Which is why I think the fairytale bits work fine (if not perfectly - they're a little too clumsy for that). Part of what religion offers is transcendance, of being part of a bigger, older story. "Jeanette" handles being cast out of something she doesn't want to leave by recasting herself in other stories, redefining both her fate and her faith.

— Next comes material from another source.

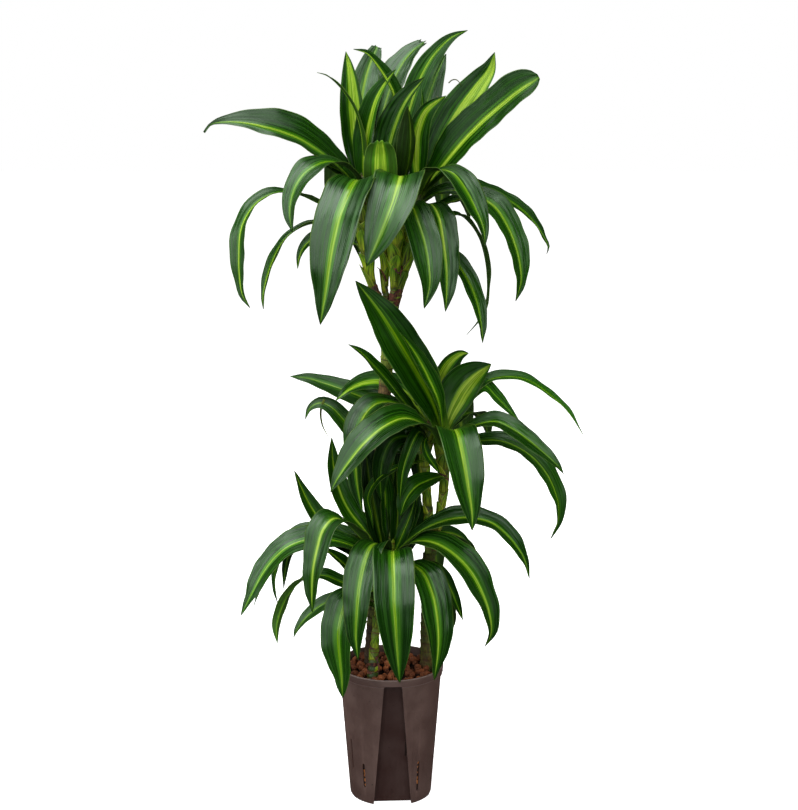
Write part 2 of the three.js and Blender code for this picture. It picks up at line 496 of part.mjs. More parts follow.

Winterson would go on to write better books, but it's still a cracking debut. :star4:
 
Anyone read The Stone Gods yet? Publisher's Weekly says:
Prize-winning Brit Winterson applies her fantastical touch to a sci-fi, postapocalyptic setting. Heroine Billie Crusoe appears in three different end-of-the-world scenarios, allowing Winterson to explore the repetitive and destructive nature of human history and an inability (or unwillingness) of people to learn from previous mistakes. In the first section, inhabitants of the pollution-choked planet Orbus have discovered Planet Blue (Earth), and soon set about launching an asteroid at it to kill the dinosaurs that would prevent them from colonizing the planet. The second and third sections are set on Earth in 1774 and then in the Post-3 War era. Though passionate condemnations of global warming and war appear frequently, the book also contains a triptych love story: Billie meets Spike, a female Robo sapien capable of emotion and evolution, and falls (reluctantly) in love with her. In each of the scenarios, Billie and Spike (or versions of them) fall in love anew while encroaching annihilation looms in the background. Winterson's lapses into polemic can be tedious, but her prose—as stunning, lyrical and evocative as ever—and intelligence easily carry the book.
 
Anyone read The Stone Gods yet? Publisher's Weekly says:

I read it and loved it. One of the best recent examples of how "genre" literature can be used to tackle big contemporary themes - she takes essentially the same story (Billie falls for the supposedly-not-quite-human Spike) and plays it out three times, in various combinations and variations, tackling different sides every time.